Ok, so what, I say.  You know it’s your product but reckon I can’t prove it so what?  Call the other company back.  Your warranty is with them, he says.  Sure, I did that, they said it’s your bit that’s broken, it’s very obviously your bit that’s broken, a less than well educated bonobo could see as much, so why would I call them back?  Because you didn’t buy it from us.  No, no, but I bought it from a shop, not them directly either.  If I buy a car and I get a deflated tyre I don’t go back to Fiat or the used car yard, I go to Bridgestone, who make the tyre part.  The part that’s wrong.  It’d make more sense if Fiat used Pirelli surely.  Less import tax for starters.

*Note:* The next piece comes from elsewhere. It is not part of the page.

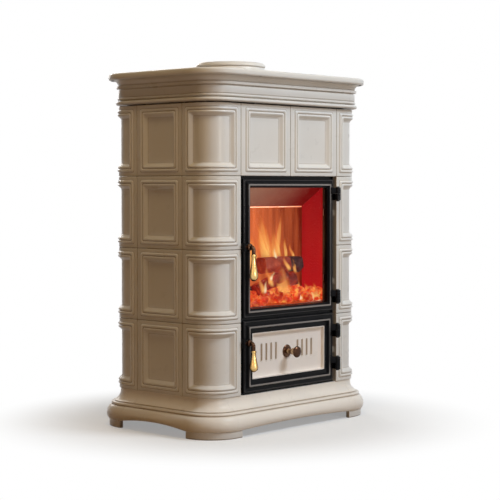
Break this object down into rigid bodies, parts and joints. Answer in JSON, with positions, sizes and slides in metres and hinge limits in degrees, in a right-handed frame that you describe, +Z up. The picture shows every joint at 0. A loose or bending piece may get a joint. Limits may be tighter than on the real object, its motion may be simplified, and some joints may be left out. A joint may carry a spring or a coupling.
{
  "type": "tiled wood stove",
  "caption": "Free-standing wood stove clad in glazed relief tiles, with a glazed fire door, an ash door with an air slide, lever handles and a flue collar on top.",
  "frame": {"origin": "on the floor, under the middle of the stove", "axes": "+X to the right along the front, +Y to the back, +Z up; the doors face -Y"},
  "size_m": [0.7804, 0.5256, 1.139],
  "materials": {
    "glazed_tile": "glossy ivory glaze",
    "glazed_moulding": "glossy ivory glaze",
    "fireclay": "matt fired clay, sooty",
    "cast_iron": "stoved black, semi-gloss",
    "painted_steel": "heat-resistant black paint",
    "plain_steel": "rolled sheet",
    "pin_steel": "blackened steel",
    "stove_glass": "clear ceramic glass",
    "enamel_panel": "cream glaze",
    "rope_seal": "braided glass rope",
    "brass_grip": "polished",
    "bronze_arm": "dark bronze",
    "brass_knob": "dark bronze and brass"
  },
  "bodies": {
    "stove": {"ash_pan": "plain_steel", "back_panel": "painted_steel", "baffle_plate": "fireclay", "base_plate": "painted_steel", "body_floor": "painted_steel", "body_front_wall": "painted_steel", "body_rear_wall": "painted_steel", "body_roof": "painted_steel", "body_shelf": "painted_steel", "body_side_walls": "painted_steel", "corner_feet": "glazed_moulding", "corner_posts": "painted_steel", "corner_tiles_back_left": "glazed_tile", "corner_tiles_back_right": "glazed_tile", "corner_tiles_front_left": "glazed_tile", "corner_tiles_front_right": "glazed_tile", "cornice_back": "glazed_moulding", "cornice_corners": "glazed_moulding", "cornice_front": "glazed_moulding", "cornice_left": "glazed_moulding", "cornice_right": "glazed_moulding", "door_throats": "painted_steel", "fire_grate": "cast_iron", "flue_rosette": "glazed_moulding", "flue_spigot": "painted_steel", "front_frame": "cast_iron", "hearth_slab": "fireclay", "hinge_pins": "pin_steel", "latch_keepers": "cast_iron", "liner_back": "fireclay", "liner_left": "fireclay", "liner_right": "fireclay", "lintel_tile_left": "glazed_tile", "lintel_tile_right": "glazed_tile", "pan_runners": "painted_steel", "plinth_back": "glazed_moulding", "plinth_corners": "glazed_moulding", "plinth_front": "glazed_moulding", "plinth_left": "glazed_moulding", "plinth_right": "glazed_moulding", "side_tiles_left": "glazed_tile", "side_tiles_right": "glazed_tile", "storage_blocks": "fireclay", "top_slab": "glazed_moulding"},
    "upper_door": {"upper_door": "cast_iron", "upper_door_seal": "rope_seal", "door_glass": "stove_glass", "glass_clips": "plain_steel"},
    "lower_door": {"lower_door": "cast_iron", "lower_door_seal": "rope_seal", "air_panel": "enamel_panel", "shutter_guides": "plain_steel"},
    "upper_handle": {"upper_handle": "bronze_arm", "upper_handle_grip": "brass_grip"},
    "lower_handle": {"lower_handle": "bronze_arm", "lower_handle_grip": "brass_grip"},
    "air_slide": {"air_shutter": "plain_steel", "air_knob": "brass_knob"}
  },
  "joints": [
    {"name": "upper_door_hinge", "type": "hinge", "parent": "stove", "child": "upper_door", "pos_m": [0.212, -0.2395, 0.56], "axis": [0, 0, 1], "range_deg": [0, 110]},
    {"name": "lower_door_hinge", "type": "hinge", "parent": "stove", "child": "lower_door", "pos_m": [0.212, -0.2395, 0.233], "axis": [0, 0, 1], "range_deg": [0, 110]},
    {"name": "upper_handle_turn", "type": "hinge", "parent": "upper_door", "child": "upper_handle", "pos_m": [-0.197, -0.2195, 0.565], "axis": [0, 1, 0], "range_deg": [0, 75]},
    {"name": "lower_handle_turn", "type": "hinge", "parent": "lower_door", "child": "lower_handle", "pos_m": [-0.197, -0.2195, 0.276], "axis": [0, 1, 0], "range_deg": [0, 75]},
    {"name": "air_slide_travel", "type": "slide", "parent": "lower_door", "child": "air_slide", "axis": [1, 0, 0], "range_m": [0, 0.011]}
  ]
}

So back and forth we go until he just flat out says he isn’t going to help me because he doesn’t have to and then even points me to some fine print he’s found on their website that says he doesn’t have to help me so won’t.  He’s a very unpleasant man.  So a ten minute phone call later and his company’s around A – 1 and me, who didn’t even know this fault had anything to do with them, is at -2 (B – 1)

I call back company X.  They apologise for the bad service of company A.  2(Y + 3) + 1.  They tell me that guy over at A is an idiot.  They actually point me to a press release on A’s site that basically says, ‘We know this is a problem.  We fucked up.  Sorry.  Call us and we’ll fix it’.  I like Joe.  Joe hangs up, still at any easy X – 1.  I call back A.  I am twice on hold for twenty minutes then get cut off.  The third time, after a thirty minute wait, I get though.  -2(B-1) – 4.  I get a new guy.  Same story.  Same refusal to admit their faulty product is their fault despite a press release on their site that says they have a faulty product and it’s there fault.

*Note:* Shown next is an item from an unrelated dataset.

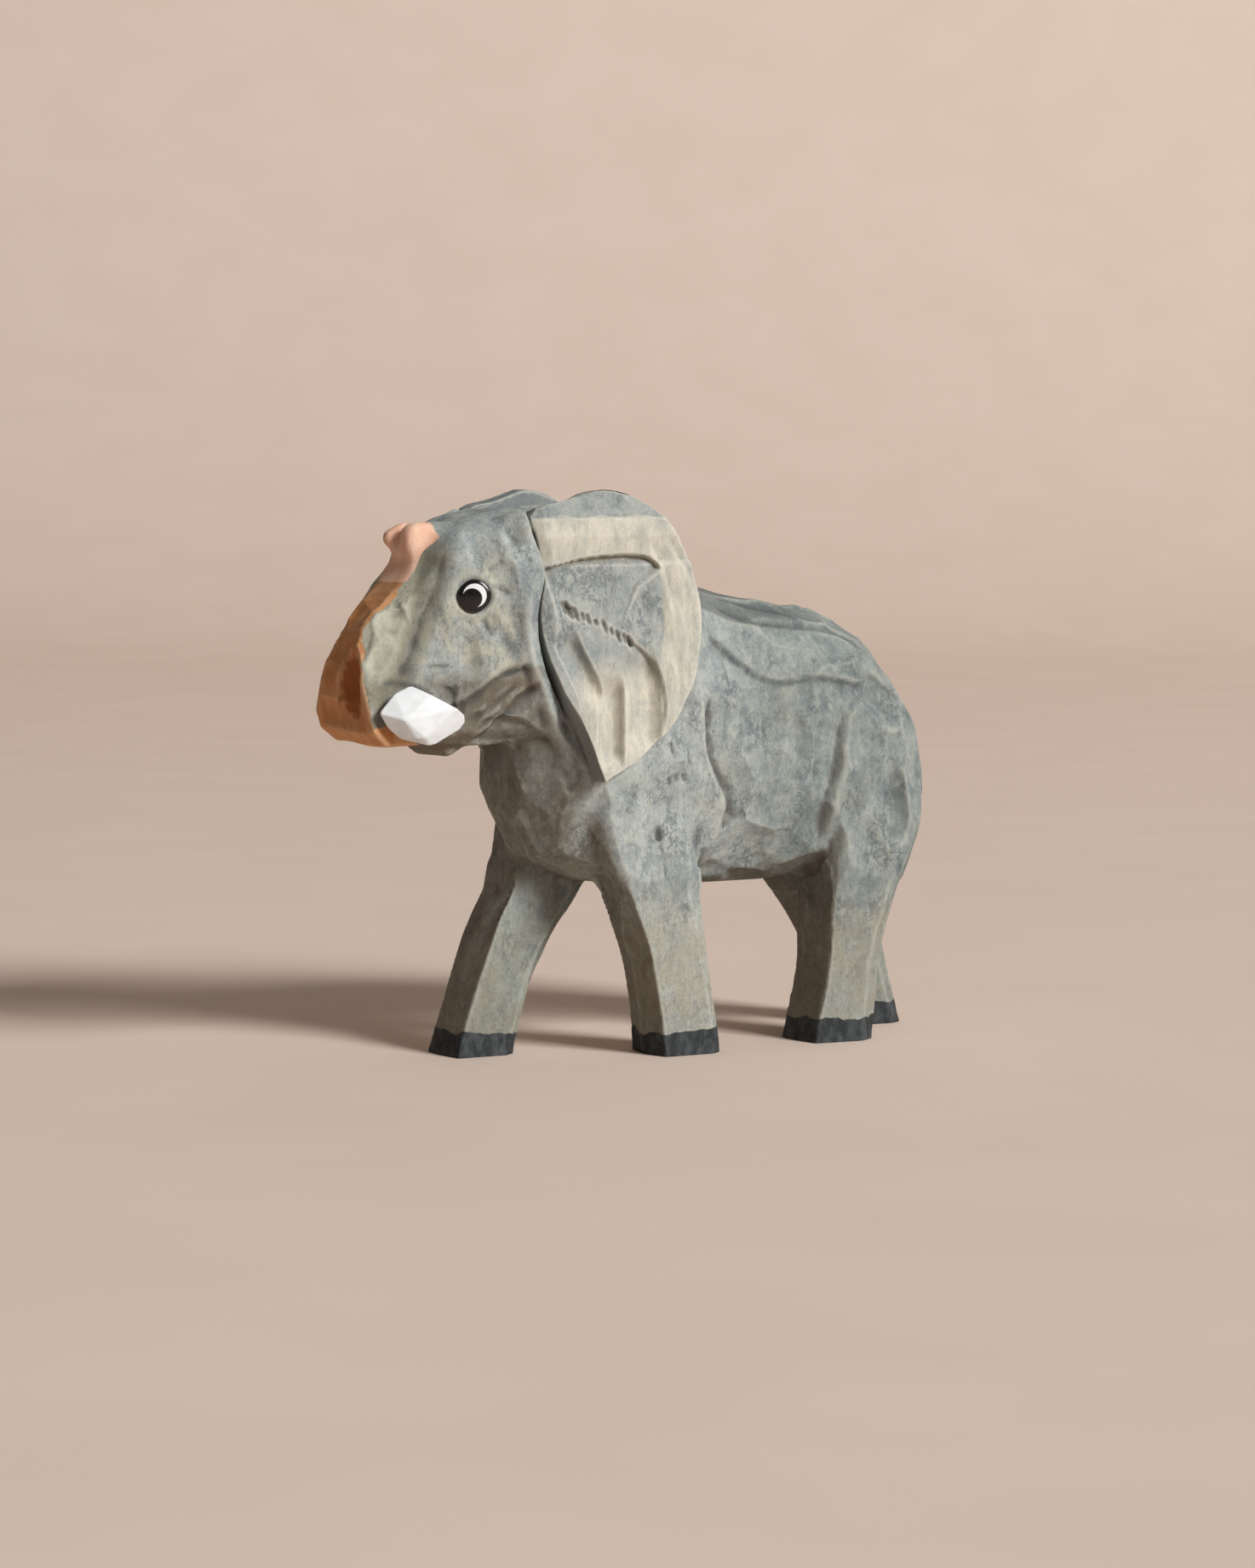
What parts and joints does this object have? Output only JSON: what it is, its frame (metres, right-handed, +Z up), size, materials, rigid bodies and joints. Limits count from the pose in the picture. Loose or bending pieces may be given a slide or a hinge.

I say something along the lines of, ‘Look sonny Jim, the other guy said you lot would continually try to weasel out of it so either you fix it or get your supervisor or I’m going to start playing Nickelback to you.  Why Nickelback?  Because that’s the bulk of YOUR FUCKING HOLD MUSIC I’VE BEEN LISTENING TO FOR HOURS YOU SOCIOPATHS’. -5(B – 1) – 4.  I mean, really, Nickelback.

So he says, Whatever, if you don’t crack open those cases, voiding your warranty, I won’t help you.  He failed to realise the paradox he was conveying.  He says, ‘Yeah, I’ll get you a supervisor to call back if you want and they’ll tell you the same thing‘.  Then he yells at me.  He actually yells at me.  So for all this faffing about they’ve got to be at  2(A-1) by now.  My satisfaction is approaching -∞(B – 1) -4 which may or may not even be possible because I don’t really know how Hilbert’s Hotel works when you get into negative numbers.  They’ll call back in 20 minutes they say.

I call back company X.  They again apologise for A.  They tell me they can’t actually email me the links to the press releases and so on by the other company because that would be wrong but they could tell them some random things I might like to search Google for.  3(Y + 3) + 1.  If I still get no joy this time round they will escalate it for me.  He tells me in explicit detail what the problem is with the other company’s product, how it is broken and how they can fix it.  He basically says, Look, I’d do it for you but they have to do it because it’s an £800 bit of a kit and well, you know.  I thank him again and hang up.

Company A call back.  It’s the same guy.  He’s very chirpy.  He’s happy to tell me he spoke to his supervisor and they’ve agreed to take the case.  His exact words.  Like he’s fucking Veronica Mars’ dad.  Because you have to, I say.  He doesn’t acknowledge that.  I tell him everything the man at Company X says.  At which point he basically says, Oh I know.  I totally know but we have to try really hard to get you to fuck off first.  And then if you’re really persistent we’ll look into it.  I stop short of eating the phone.

So he takes all my details, emails me some stuff and says the tech team will get back to me in a day or two with either a couple of questions or some steps towards fixing the problem.  That bit took a minute.  Rather than being delighted I may be approaching a solution instead I am now at around -∞(-∞(B – 1) -4) – 1 billion which I’m pretty sure is impossible unless you’re in a black hole.  And I only say that because many people smarter than me say lots of maths and physics doesn’t work in a black hole so it’s a good blanket of ‘I dunno’.

So Company A has wasted a heap of phone calls, brand satisfaction, worker time and now still have to fix it anyway.  Something they knew at the off.  So their cost to this would be something like 2(A – 1) – 3 before they’ve even agreed to fix it which they knew they would from the start.  So one has to ask what is the percentage drop off of people that give up after one or two calls.  Or kill themselves because of all the Nickelback.  Have they worked out that if only 50% of people get as far as I got, it’s more cost effective than just saying, Sure, let’s help the dude at A when I’m simply at B?  And even if that is more cost effective, doesn’t that really hurt their brand?  I’ve not said the company names here but it’s not too hard to find out who I’m talking about if you want to.

So here’s the thing.  The basic mathematics of customer service, from their point of view, would suggest that it is better to end up with a negative infinity value of the customer’s satisfaction than have a simple whole number for cost of repair in the hope enough people simply go out and buy another one.  But given their experience wouldn’t they just choose a different brand next time?  Is this company’s policies these days? Have they really calculated algorithms to prove this the most profitable outcome?  Or did I just luck out and get two consecutive wankers on the phone.

Either way, this whole run the customer around till they give up philosophy seems mental to me.  Inside or outside of a black hole.